Tra i titoli segnalati dagli Amici della domenica per l’edizione 2023 del Premio Strega ce n’è uno che ci sta particolarmente a cuore: è il libro “Una vita come la tua” (Bertoni Editore, 2022, 260 pp.), con il quale Domenico Tomassetti ha vinto la prima edizione del “Premio Letteratura per la Giustizia”, il concorso promosso da Dubbio, Cnf e Fai, che quest’anno giunge alla sua terza edizione.

Avvocato e scrittore, classe 1966, Tomassetti rappresenta la perfetta fusione tra abilità narrativa e sensibilità giuridica. Accanto alla professione forense, che svolge da oltre 25 anni, è stato “coinvolto” nella scrittura (soggetto e sceneggiatura) di alcuni film tra i quali “L’ultima lezione” prodotto dalla Rai (sulla scomparsa di Federico Caffè); “La vita rubata” prodotto dalla Rai (sull’omicidio di Graziella Campagna); “Edda Ciano ed il comunista” prodotto dalla Rai (tratto dal libro di Marcello Sorgi); “La scorta di Borsellino” prodotto da Taodue (sulla strage di via D’Amelio). “Una vita come la tua” è il suo primo e (per ora) unico romanzo.

Pubblichiamo di seguito il testo con il quale lo scrittore Giulio Marcon lo ha presentato al Premio Strega 

Propongo per la prima volta un romanzo al Premio, perché la lettura di Una vita come la tua di Domenico Tomassetti è stata una rivelazione. «Che altri si vantino delle pagine che hanno scritto; io sono orgoglioso di quelle che ho letto». Raramente, ma può capitare, si è orgogliosi anche di quello che scopriamo, leggendo il primo romanzo di un autore che però ha una solida esperienza nell’intrecciare le storie, maturata nella scrittura per il cinema.

In una Roma complice e perduta, un avvocato, che ha perso la memoria di una porzione della sua vita, si affida al figlio per ricercare il tempo dimenticato. Quello che scopre lo mette di fronte all’ineluttabile corruzione che contamina la vita degli adulti. Perché, come si legge nel libro, «le nostre scelte, quelle importanti, non sono lineari, né razionali come vogliamo credere. Seguono percorsi obliqui e, spesso, sono frutto di cedimenti progressivi».

Così, tornato al mondo con una riacquisita e immeritata verginità, il protagonista è costretto a chiedersi se la nostra vita non sia in fondo nient’altro che la storia che «ne abbiamo raccontato non tanto agli altri, ma soprattutto a noi stessi» per trovare un senso alle cose, cercando un’ultima menzogna che coincide con la sua verità più profonda (e la riflessione finale, sulla memoria e sull’identità, è davvero sorprendente). Allo stesso tempo il figlio, che lo accompagna, ha lo sventurato privilegio di conoscere suo padre nella crudele visione delle sue debolezze.

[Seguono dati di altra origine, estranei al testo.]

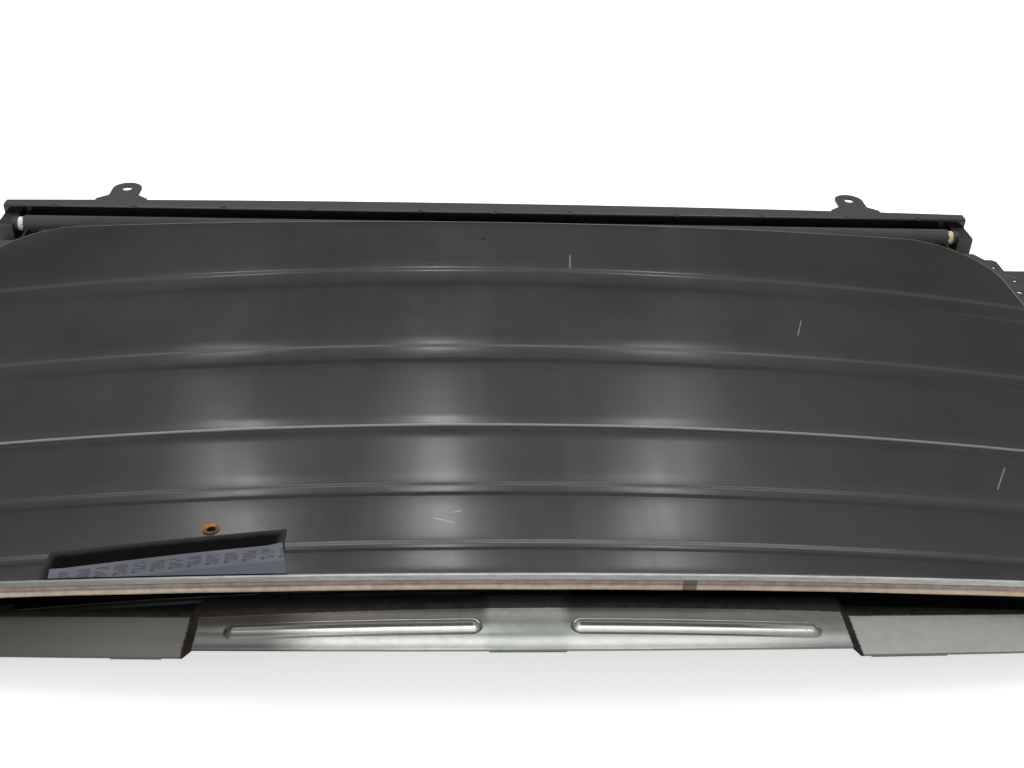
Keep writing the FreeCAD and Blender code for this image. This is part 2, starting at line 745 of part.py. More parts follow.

Liberamente ispirato a recenti fatti di cronaca, in equilibrio tra il «mondo di mezzo» di Mafia capitale e l’apparente tranquillità di uno studio legale di Prati, il romanzo mi ha raccontato uno spaccato (senza sconti) di Roma, vista da chi, ogni faticoso giorno, cerca di sopravvivere al mondo della (in) giustizia.

E lo ha fatto con uno stile solo apparentemente semplice – direi divertito e perciò divertente, che si fa leggere – ma sempre alla ricerca «della parola esatta e migliore», come è giustamente scritto nella motivazione di un premio vinto, riportata nella prefazione. A differenza di altri esordienti, troppo spesso attenti solo al loro microcosmo, Domenico Tomassetti ha provato a guardare il mondo che lo circonda, intessendo storie che raccontano vite come le nostre, ma con gli occhi di uno scrittore. Non dovrebbe servire a questo la scrittura? «Una rappresentazione fallace della vita che, tuttavia, ci aiuta a capirla meglio».